Aviation Leathercraft Irvin Flying Jacket

The ‘Irvin’ RAF Flying Jacket was Britain’s answer to the US bomber and the first iteration of the shearling pilot jacket that would keep thousands of pilots warm during the Second World War. First produced in 1931, the Irvin was fully lined and featured a wider fit to accommodate heavy knitwear underneath. Aviation Leathercraft was founded in 1958 by Simon Green, who himself was a keen pilot, and their version of the Irvin flying jacket is as close a replica as any.

Aviation Leathercraft Bomber Jacket
Image Credit: Aviation Leathercraft

Schott NYC A-2 Bomber Jacket

The successor to the A-1 bomber, the A-2 differed by boasting a zip front as opposed to buttons, a leather collar as opposed to knitted, and shoulder epaulettes. It remains one of the most recognizable bomber jacket styles, though more modern takes have removed the epaulettes on the shoulders and simplified the pocket designs. Schott NYC’s version is crafted based on military specs and is made from natural cowhide with a nylon twill lining.

Schott NYC Bomber Jacket
Image Credit: Schott NYC

Overland G-1 Bomber Jacket

Based on the M422A model that came before it, the G-1 jacket of the 1940s looks similar to the A-1, with the most notable departure being the addition of a sheepskin collar. Another classic bomber style, the G-1 was utilized in the military up until the Korean War in the 1950s. Overland has several variations of the G-1 bomber that are crafted with lambskin leather, but have modern updates like the fact that the shearling collar is detachable.

Overland Bomber Jacket
Image Credit: Overland

Louis Vuitton

One of the most influential modern designers when it comes to bomber jackets is Kim Jones.

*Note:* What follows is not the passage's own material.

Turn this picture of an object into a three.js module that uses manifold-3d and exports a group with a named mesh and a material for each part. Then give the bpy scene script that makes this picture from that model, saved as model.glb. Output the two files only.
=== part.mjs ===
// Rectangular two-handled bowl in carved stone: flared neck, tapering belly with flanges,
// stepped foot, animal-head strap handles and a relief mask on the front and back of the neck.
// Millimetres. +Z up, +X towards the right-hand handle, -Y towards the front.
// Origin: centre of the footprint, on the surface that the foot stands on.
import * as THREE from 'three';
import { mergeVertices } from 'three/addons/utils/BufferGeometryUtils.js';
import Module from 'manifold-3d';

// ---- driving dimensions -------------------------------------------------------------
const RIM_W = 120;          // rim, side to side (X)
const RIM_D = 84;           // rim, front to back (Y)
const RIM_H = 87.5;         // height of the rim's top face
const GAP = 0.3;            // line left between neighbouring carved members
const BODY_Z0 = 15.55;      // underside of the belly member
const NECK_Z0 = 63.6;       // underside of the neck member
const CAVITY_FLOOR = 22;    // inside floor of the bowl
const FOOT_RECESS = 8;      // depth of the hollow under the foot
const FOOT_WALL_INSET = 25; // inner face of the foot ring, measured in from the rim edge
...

During his seven-year stint as the men’s artistic director of Louis Vuitton, Jones propelled the bomber into the limelight, showcasing everything from an orange silk version for spring/summer 2015 to metallic and nylon styles for his final autumn/winter 2018 show. Current versions remain at LV, including a monogrammed style crafted from lightweight cotton.

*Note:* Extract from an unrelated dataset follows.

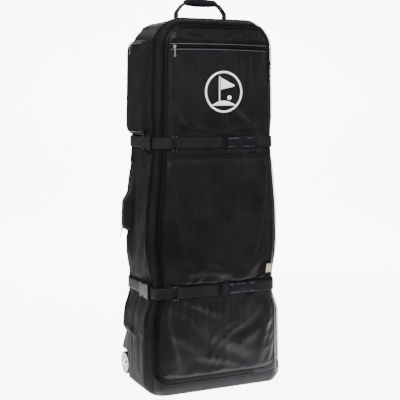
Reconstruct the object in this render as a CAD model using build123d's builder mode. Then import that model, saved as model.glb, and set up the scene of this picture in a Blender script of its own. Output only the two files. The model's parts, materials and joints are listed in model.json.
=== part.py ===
"""Golf travel case: an upright padded case for a golf bag, on two wheels.

Frame: the origin is the centre of the base underside, on the ground. +Z is up,
-Y is the front with the big lid, +Y is the back, which the wheels stand at.
All sizes are in millimetres.
"""
from build123d import *
import os
from math import cos, radians, sqrt

os.makedirs("parts", exist_ok=True)

# ---- overall form ----
HEIGHT = 1270.0            # ground to the top panel
BASE_WIDTH = 470.0         # across the base
TOP_WIDTH = 410.0          # across the top, if its corners were square
DEPTH = 300.0              # front face to back face
TOP_CORNER_R = 90.0        # shoulder radius, seen from the front
EDGE_R = 45.0              # rounding of the front and back edges
WALL = 6.0                 # padded fabric wall

HALF_DEPTH = DEPTH / 2
SLOPE = (BASE_WIDTH - TOP_WIDTH) / 2 / HEIGHT   # lean of each side wall
LEAN = sqrt(1 + SLOPE**2)  # level distance for each millimetre square to a side wall

# ---- lid ----
LID_INSET = EDGE_R * (1 - cos(radians(45)))     # the lid parts at 45 degrees round the edge
LID_BOTTOM = 45.0          # height of the lid's lower edge
LID_BOTTOM_R = 50.0        # its lower corner radius
PARTING = 0.6              # gap between lid and case, all the way round

# ---- base, boards and padding ----
BOOT_HEIGHT = 100.0        # base boot, above which the four walls start
BOARD = 3.0                # stiffener board thickness
BOARD_GAP = 0.3            # clearance round a stiffener board
FOAM = 18.0                # foam pad under the top
FOAM_LENGTH = 210.0
FOAM_WIDTH = 180.0

# ---- wheels ----
WHEEL_R = 41.0
WHEEL_WIDTH = 22.0
WHEEL_LIFT = 2.0           # wheels clear the ground while the case stands upright
WHEEL_X = 225.0            # middle of each wheel
WHEEL_Y = HALF_DEPTH       # axle line, in the plane of the back
TYRE_WALL = 7.0
WELL_GAP = 6.0             # round the wheel in its housing
SIDE_GAP = 7.0             # between the wheel's inner face and the housing web
WEB = 9.0                  # housing web that holds the axle
HOUSING_FRONT = WHEEL_Y - 62.0  # where each housing starts, behind the centre
HOUSING_TOP = 158.0
FENDER_REACH = WHEEL_Y + 40.0   # rear lip over the wheel
FENDER_BOTTOM = 92.0
BEARING_R = 11.0
BEARING_WIDTH = 7.0
AXLE_R = 4.0
AXLE_CLEARANCE = 0.05      # running fit in the bearings
NUT_THICK = 4.0            # axle nut, sunk in the housing web
SPOKES = 9

# ---- top handle ----
HANDLE_SPAN = 192.0        # between the two legs at the case
HANDLE_TOP = HEIGHT + 68.0 # middle of the webbing at the grip
HANDLE_PIVOT = 8.0         # pivot height over the top panel
GRIP_LENGTH = 124.0
GRIP_R = 11.0
LEG_WIDTH = 24.0
LEG_THICK = 4.0

# ---- straps ----
UPPER_STRAP_Z = 859.0
LOWER_STRAP_Z = 353.0
WEBBING = 38.0             # webbing width
WEBBING_THICK = 2.0
STRAP_OFF = 5.0            # webbing stands this far off the case
STRAP_PIVOT_Y = -88.0      # where each strap is sewn to the right wall
SEWN_GAP = 0.6             # between the loose strap and its sewn half
PAD_LENGTH = 112.0
PAD_THICK = 4.0
UPPER_PAD_X = 87.0         # middle of each padded wrap
LOWER_PAD_X = 94.0
UPPER_ADJUSTER_X = 19.0
LOWER_ADJUSTER_X = 5.0
ADJUSTER_LENGTH = 14.0
ADJUSTER_GAP = 0.4

# ---- side-release buckles ----
BUCKLE_HEIGHT = 50.0
BUCKLE_THICK = 11.0
BUCKLE_WALL = 2.2
BUCKLE_OFF = 10.5          # middle of the buckle, off the wall
SOCKET_FRONT = -78.0
SOCKET_REAR = -20.0
MALE_LENGTH = 20.0
PRONG_LENGTH = 34.0
PRONG_THICK = 2.6
PRONG_WIDTH = 5.0
PRONG_PLAY = 0.6
FINGER_PAD = 14.0

# ---- pockets and zips ----
POCKET_GAP = 0.3           # between a pocket and the wall it is sewn to
SHOE_FRONT = -35.0
SHOE_REAR = HALF_DEPTH - 22.0
SHOE_BOTTOM = 885.0
SHOE_TOP = HEIGHT - 65.0
SHOE_THICK = 18.0
SIDE_FRONT = 62.0
SIDE_REAR = HALF_DEPTH - 22.0
SIDE_BOTTOM = 540.0
SIDE_TOP = 771.0
SIDE_THICK = 36.0
FRONT_POCKET_THICK = 3.0
FRONT_POCKET_HALF = 178.0
FRONT_POCKET_BOTTOM = 812.0
FRONT_ZIP_Z = HEIGHT - 93.0
FRONT_ZIP_HEIGHT = 18.0
CHAIN_PROUD = 2.5          # main zip chain over the wall
CHAIN_HALF = 5.5           # each half of the chain
STUB_BOTTOM = HEIGHT - 210.0  # where the main zip ends on the right side
SLIDER_LENGTH = 12.0
SLIDER_WIDTH = 9.0
SLIDER_THICK = 5.0
SLIDER_GAP = 0.4
PULL_LENGTH = 30.0
PULL_THICK = 2.0
PULL_RING_R = 4.0

# ---- emblem and label ----
EMBLEM_X = 15.0
EMBLEM_Z = 1030.0
EMBLEM_R = 70.0
EMBLEM_THICK = 1.0
LABEL_X = 196.0
LABEL_Z = 412.0
LABEL_WIDTH = 17.0
LABEL_HEIGHT = 28.0
LABEL_THICK = 1.2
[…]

Louis Vuitton Bomber Jacket
Image Credit: Louis Vuitton


Cult-favorite designer brand Vetements carries oversized versions of the MA-1 bomber that have since become a staple streetwear silhouette. With logo patches and a sporty design, these bomber jackets are far from traditional, but they take the best pieces of the silhouette and add a streetwear edge to bring the style to the masses. The wealthy masses, that is.

Vetements Bomber Jacket
Image Credit: Vetements


Bomber jackets continue to steal scenes on the big screen. Even 007 got on board, with Daniel Craig sporting an Armani bomber jacket for his debut Bond film, 2006’s Casino Royale. That version of the jacket isn’t available for sale anymore, but Armani still offers a line of simple, pared-down bomber jackets with class enough for Bond, like a leather version of the MA-1.

Armani Bomber Jacket
Image Credit: Armani

How to Wear a Bomber Jacket

Depending on the iteration you go for, it’s possible to authentically reference the jacket’s air force history. But with a slew of designers from high-end to high street interpreting the bomber season after season, it can be worn in whichever way you choose; from formal looks with a shirt and tie to minimalist ensembles.

“Over the past few seasons, [the bomber] has gone through somewhat of a transformation with [styles] now available oversized, fitted, hooded, streetwise or smart,” says Mr Porter style director Olie Arnold.

Ultimately, the bomber jacket is what you make of it. Regardless of your style, there’ll be one to suit your look, especially given that it’s also available in an increasingly broad selection of fabrics, from velvet and satin to soft moleskin.

The Weeknd perhaps summed it up best, when he told Billboard in 2017, “For my generation, the bomber jacket is like a replacement for the suit jacket. It’s a piece that men wear every day, and it’s something that I would wear for any occasion, whether it’s on the street or going to an awards ceremony. For me, bomber jackets are smart, but they are also street and have a lot of attitude.”

Bomber Jacket
Photo by Norbert Buduczki on Unsplash

FAQs About Bomber Jackets

Why do they call it a bomber jacket?

Bomber jackets were originally worn by fighter pilots who operated bomber aircrafts to execute strategic raids. They were first worn back in World War I by these gentlemen, which led to the colloquial name used today, the bomber jacket.

What are bomber jackets good for?

Historically, they were designed to keep pilots warm in their open-air aircrafts while they were on their missions. Today, bomber jackets are used as a fashion piece as much as they are used as warming outerwear. A men’s bomber jacket can be dressed up or down depending on the material they’re made from, which makes them a versatile menswear piece commonly found in modern wardrobes.

Is a bomber jacket professional?

With traditional suits falling out of favor in recent years thanks to menswear’s new relaxed direction, the bomber jacket has stepped up and established itself as a viable alternative to full tailoring and can be worn in professional settings. Try using one in place of a blazer with a T-shirt or lightweight knit and finish with sneakers.